Biofuels are so marginal, it’s unlikely they’re going to ‘win’ as they would require exceptional political pressure and excluding a lot of other options.
throwawaymaths•7mo ago
Yes. I would think that too. But the market isn't efficient, VCS are definitely not efficient, and it takes a lot of capital to spin up a factory, and the number of qualified people to run this factory is probably in the hundreds worldwide. Also ppl who worked on it in the past might be burned out, or not have access to key IP... Hundreds of things could get in the way
pfdietz•7mo ago
Biofuels are just incredibly land (and water) hungry. In the post fossil fuel age, biofuels will be reserved for special applications, if that (and for providing carbonaceous feedstocks for the organic chemical industry.)
throwawaymaths•7mo ago
not if you use stover and cob. in those cases, you use net zero new land (you were growing kernels anyways)
pfdietz•7mo ago
throwawaymaths•7mo ago
pfdietz•7mo ago
There is one success story, in Brazil.
https://pubs.aip.org/physicstoday/article/75/7/22/2848574/Wh...
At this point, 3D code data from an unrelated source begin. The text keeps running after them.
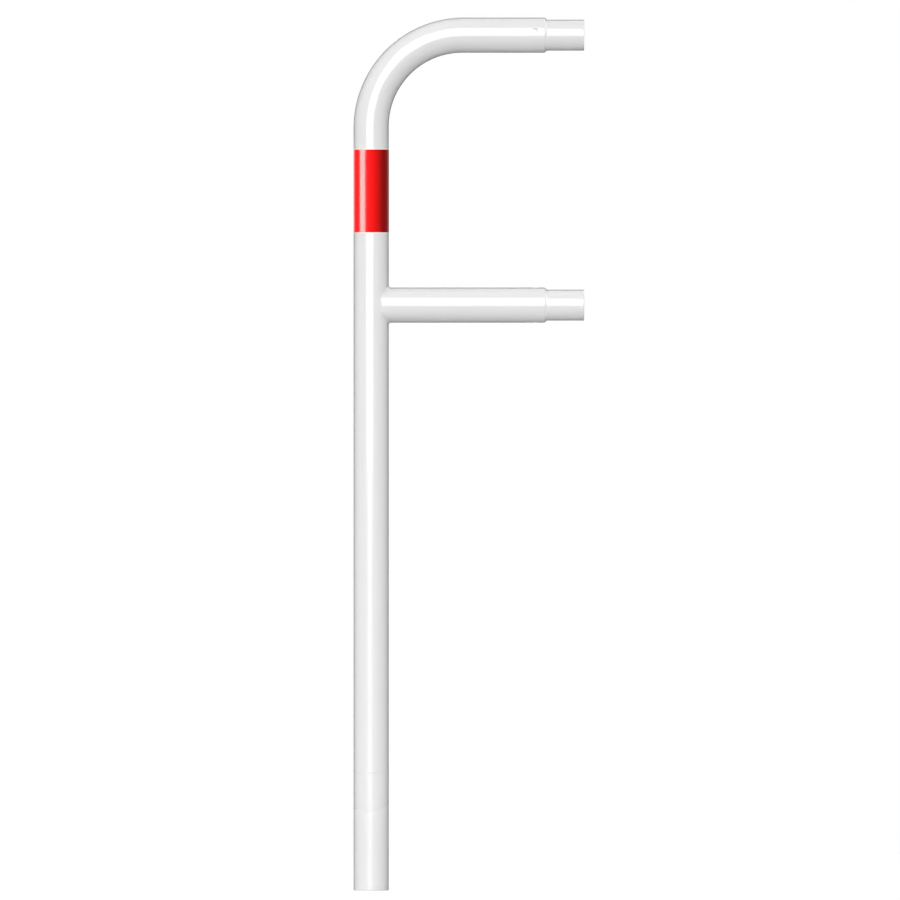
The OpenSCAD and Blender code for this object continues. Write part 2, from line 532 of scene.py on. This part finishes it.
# ---- the tubes ----
def make_post():
    """The post, its bend and the upper arm, with the vent hole and the two plug-weld holes."""
    near = rounded_end(FOOT_WELD_MIDDLE + ROOT_HALF_GAP, TUBE_R, BORE_R, -1)
    # On the upper arm s runs this far ahead of x
    ahead = ARM_START - BEND_R
    far = rounded_end(ARM_END + ahead, TUBE_R, BORE_R, 1)
    plug_s = PLUG_X + ahead
    marks = stations(near[0][0], BEND_START, 22 * MM, [KNEE_Z])
    marks += stations(BEND_START, ARM_START, 3.5 * MM)[1:]
    marks += stations(ARM_START, far[0][0], 12 * MM, [plug_s])[1:]
    tube = Tube(on_post, marks, TUBE_R, BORE_R, near, far, seam=200)
    tube.hole(KNEE_Z, UNDER, VENT_R)
    tube.hole(plug_s, FRONT + UPPER_PLUG_TILT, PLUG_R)
    tube.hole(plug_s, BACK + UPPER_PLUG_TILT, PLUG_R)
    return tube.finish("post_shell", [COAT, BORE], "white_powder_coat", ["post_tube"])


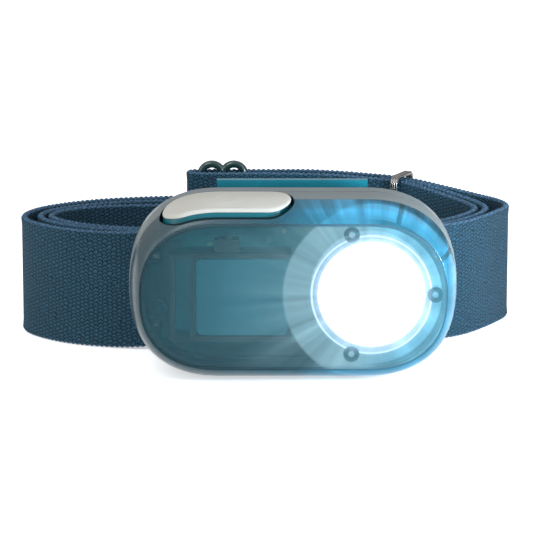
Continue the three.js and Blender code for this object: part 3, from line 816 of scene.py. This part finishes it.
def scoop():
    """Cutter for the button's opening and the recess round it, which reaches further in front."""
    opening = stadium(BUTTON_GAP)
    rings = [[(x, y, SCOOP_LOW) for x, y in opening]]
    for margin, depth in SCOOP_LEVELS:
        ring = []
        for (x, y), (far_x, far_y) in zip(opening, stadium(margin)):
            ahead = min(max(BUTTON_Y - y, 0) / BUTTON_HALF_DEPTH, 1)
            share = SCOOP_SIDE + (SCOOP_REACH - SCOOP_SIDE) * ahead
            x += (far_x - x) * share
            y += (far_y - y) * share
            ring.append((x, y, lamp_top(x, y, -depth)))
        rings.append(ring)
    rings.append([(x, y, SCOOP_HIGH) for x, y, _ in rings[-1]])
    tool = loft("scoop", rings)
    # The tool's faces carry the painted recess shade into the cover's cut.
    tool.data.materials.append(RECESS_SHADE)
    return tool


def front_cover():
    """The shell with its lens hole and button recess cut, and four screw posts behind the face."""
    outer = face_side(0, 30, COVER_END_Y, groove=True)
    inner = face_side(WALL, 20, COVER_END_Y)
    cover = loft("front_cover_shell", outer + inner[::-1])
    cover.data.materials.append(TINTED)
    cover.data.materials.append(GROOVE_SHADE)
    # The groove's middle rings take the painted groove shade.
    for face in cover.data.polygons:
        ring = face.vertices[0] // OUTLINE_POINTS
        if len(face.vertices) == 4 and ring in GROOVE_SHADE_RINGS:
            face.material_index = 1
    hole = sleeve("hole", NEAR_AXIS, LENS_HOLE, *LENS_CUT_Y, LENS_X, LENS_Z, 96)
    post = (POST_HOLE, POST_RADIUS, FACE_Y + WALL, POST_END_Y)
    posts = [sleeve("post", *post, x, z, 24) for x, z in POSTS]
    cover = carve(cover, [hole, scoop()])
    return join_meshes("front_cover_shell", [cover, *posts])


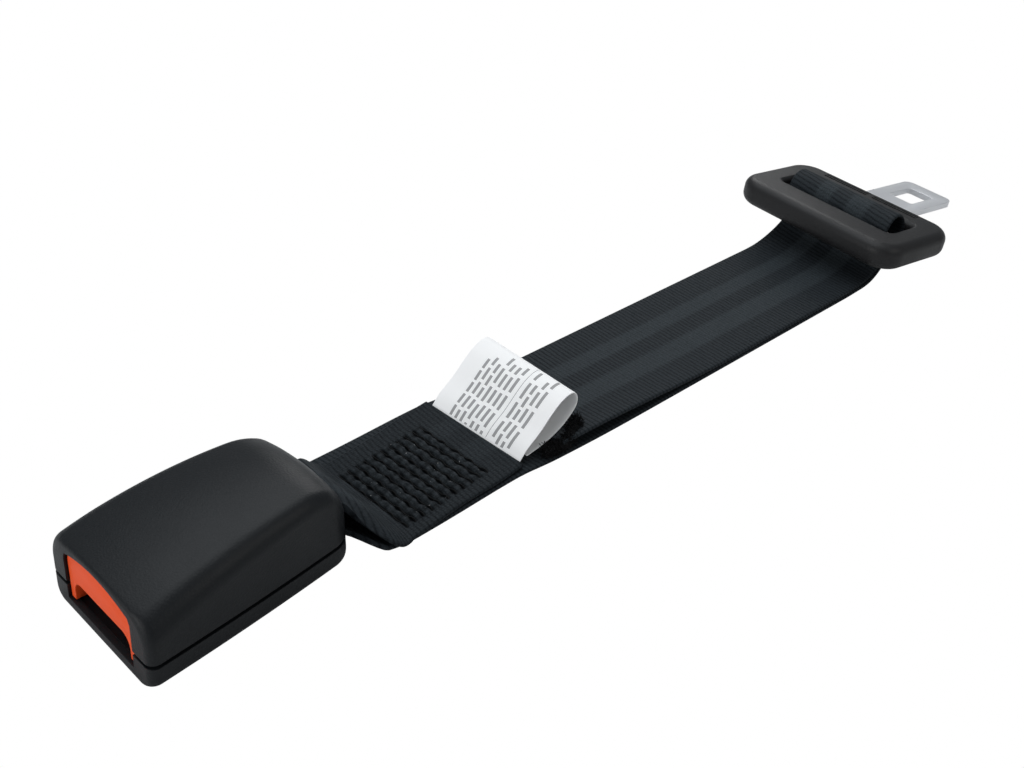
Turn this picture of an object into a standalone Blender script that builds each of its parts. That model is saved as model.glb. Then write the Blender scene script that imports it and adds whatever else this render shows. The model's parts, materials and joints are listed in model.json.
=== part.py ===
"""Seat belt extender: an end-release buckle and a tongue joined by one looped length of webbing.

X runs along the strap from the buckle's mouth to the tongue, Y across it, Z up.
The origin is on the table under the buckle, 31 mm behind its front.
"""
import math

import bmesh
import bpy
from mathutils import Matrix, Vector

mm = 0.001

# Clearances between separate pieces
SEAT_GAP = 0.3 * mm
SLIDE_GAP = 0.4 * mm
CASING_GAP = 0.8 * mm

# Buckle casing
FRONT_DISTANCE = 31.0 * mm
CASING_LENGTH = 65.1 * mm
CASING_FRONT_WIDTH = 49.2 * mm
CASING_REAR_WIDTH = 34.6 * mm
SIDE_BOW = 0.33
FRONT_HEIGHT = 18.5 * mm
PEAK_HEIGHT = 26.0 * mm
REAR_HEIGHT = 19.1 * mm
PEAK_PLACE = 0.765
TOP_CROWN = 2.4 * mm
SIDE_DRAFT = 0.1 * mm
TOP_EDGE_ROUND_FRONT = 6.5 * mm
TOP_EDGE_ROUND_REAR = 3.2 * mm
BOTTOM_EDGE_ROUND = 2.9 * mm
INSIDE_EDGE_ROUND = 0.5 * mm
FRONT_CORNER_ROUND = 3.0 * mm
REAR_CORNER_ROUND = 7.1 * mm
FRONT_TOP_ROUND = 0.8 * mm
REAR_TOP_ROUND = 7.0 * mm
REAR_UNDER_ROUND = 3.0 * mm
FRONT_LEAN = 1.1 * mm
FRONT_LEAN_LENGTH = 12.0 * mm
PARTING_HEIGHT = 7.2 * mm
WALL = 1.9 * mm
FLOOR = 2.2 * mm
LIP_WALL = 0.9 * mm
LIP_HEIGHT = 2.0 * mm

# Mouth at the front and strap opening at the rear
MOUTH_WIDTH = 32.4 * mm
MOUTH_CROWN_HEIGHT = 19.6 * mm
MOUTH_SIDE_HEIGHT = 16.8 * mm
MOUTH_SILL_HEIGHT = 2.6 * mm
MOUTH_CORNER_ROUND = 1.5 * mm
STRAP_OPENING_WIDTH = 27.0 * mm
STRAP_OPENING_TOP = 19.4 * mm
STRAP_OPENING_ROUND = 3.0 * mm

# Release button
BUTTON_GAP = 0.4 * mm
BUTTON_RECESS = 0.8 * mm
BUTTON_FACE_DEPTH = 3.0 * mm
BUTTON_LEG_WIDTH = 2.2 * mm
BUTTON_SLOT_HEIGHT = 9.4 * mm
BUTTON_SLOT_ROUND = 3.5 * mm
BUTTON_HOOD_LENGTH = 11.0 * mm
BUTTON_HOOD_THICKNESS = 2.0 * mm
BUTTON_RAIL_LENGTH = 26.0 * mm
BUTTON_RAIL_WIDTH = 1.5 * mm
BUTTON_RAIL_HEIGHT = 4.0 * mm
BUTTON_TRAVEL = 5.0 * mm

# Steel frame
FRAME_WIDTH = 27.2 * mm
FRAME_THICKNESS = 1.6 * mm
FRAME_BASE_THICKNESS = 2.0 * mm
FRAME_FRONT_INSET = 7.0 * mm
FRAME_REAR_INSET = 8.7 * mm
FRAME_EAR_HEIGHT = 12.2 * mm
FRAME_EAR_ROUND = 3.0 * mm
FRAME_SLOT_WIDTH = 6.0 * mm
FRAME_SLOT_ROUND = 0.6 * mm
STOP_TAB_THICKNESS = 1.4 * mm
STOP_TAB_WIDTH = 8.0 * mm
STOP_TAB_HEIGHT = 4.0 * mm

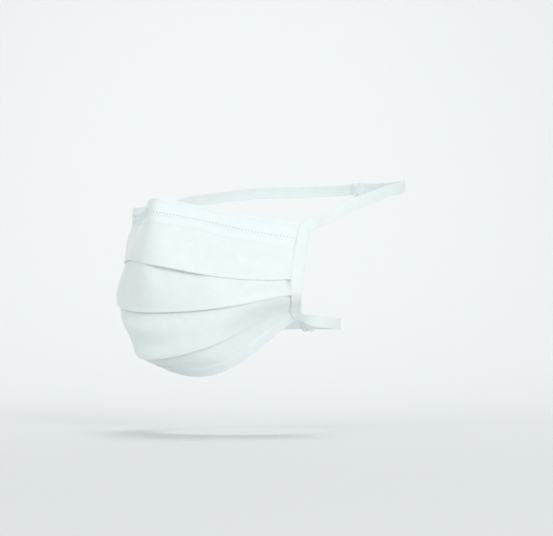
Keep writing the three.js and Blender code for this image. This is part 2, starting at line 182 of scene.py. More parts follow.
def surface(across, down):
    """Outer surface that the folds touch. down runs from 0 at the top edge to 4 at the bottom edge."""
    across, down = np.broadcast_arrays(np.asarray(across, float), np.asarray(down, float))
    stops = np.stack([line_point(line, across) for line in HALF_LINES])
    inside = np.clip(down, 0, PANELS)
    point = spline(stops, inside)
    beyond = down - inside
    before = spline(stops, inside - np.sign(beyond) * EDGE_STEP)
    return point + (point - before) * (np.abs(beyond) / EDGE_STEP)[..., None]


def unit(v):
    return v / np.linalg.norm(v, axis=-1, keepdims=True)


def outward(across, down):
    """Direction straight out of the outer surface."""
    side = surface(across + PROBE_ACROSS, down) - surface(across - PROBE_ACROSS, down)
    fall = surface(across, down + PROBE_DOWN) - surface(across, down - PROBE_DOWN)
    return unit(np.cross(fall, side))


def place(across, down, out):
    return surface(across, down) + outward(across, down) * np.asarray(out)[..., None]


def panel_lengths(across):
    """Height of each panel down the cloth."""
    stops = [line_point(line, np.asarray(across, float)) for line in HALF_LINES]
    return np.stack([np.linalg.norm(b - a, axis=-1) for a, b in zip(stops, stops[1:])])


def across_from_side(distance):
    return 1 - distance / HALF_SPAN


def soft_form(across, down):
    """Gentle hollows and swells that all the layers share."""
    calm = ease(down / CALM_TOP) * ease((CALM_SIDE - np.abs(across)) / CALM_RUN)
    form = RIPPLE * (np.sin(9 * across + 1.3 * down) + np.sin(5.1 * across - 2.1 * down + 1.7))
    for row in SOFT_PLACES:
        swell = bell(across, row["across"], row["wide"]) * bell(down, row["down"], row["tall"])
        form = form + row["out"] * swell
    return calm * form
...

Conversion of cellulosic biomass into chemicals other than ethanol might be the better route to take, particularly if green hydrogen can be used to boost the yield. Virent (which was bought out by an oil company) has a process for doing this. It would yield even more fuel per unit of biomass than conversion to ethanol, as potentially all the carbon can end up in the fuel. The fuel could also be drop-in replacement for existing hydrocarbon fuels. But there's not much interest in this as long as oil is still being used.
throwawaymaths•7mo ago
magnuspaaske•7mo ago
It's always worth being sceptical about some of these claims about processes magically being carbon net negative since cleaning up the atmosphere might not actually be what's paying the bills leading to inherent conflicts between selling a product (ethanol) and doing an environmental service. Switching to EVs will allow you to use much less land to fuel the cars with wind or solar energy and then the leftover land can be used for carbon sequestration and rewilding/biodiversity projects where that's the sole focus of the operation.
worik•7mo ago
Deeper topsoil is a good way to sequester carbon.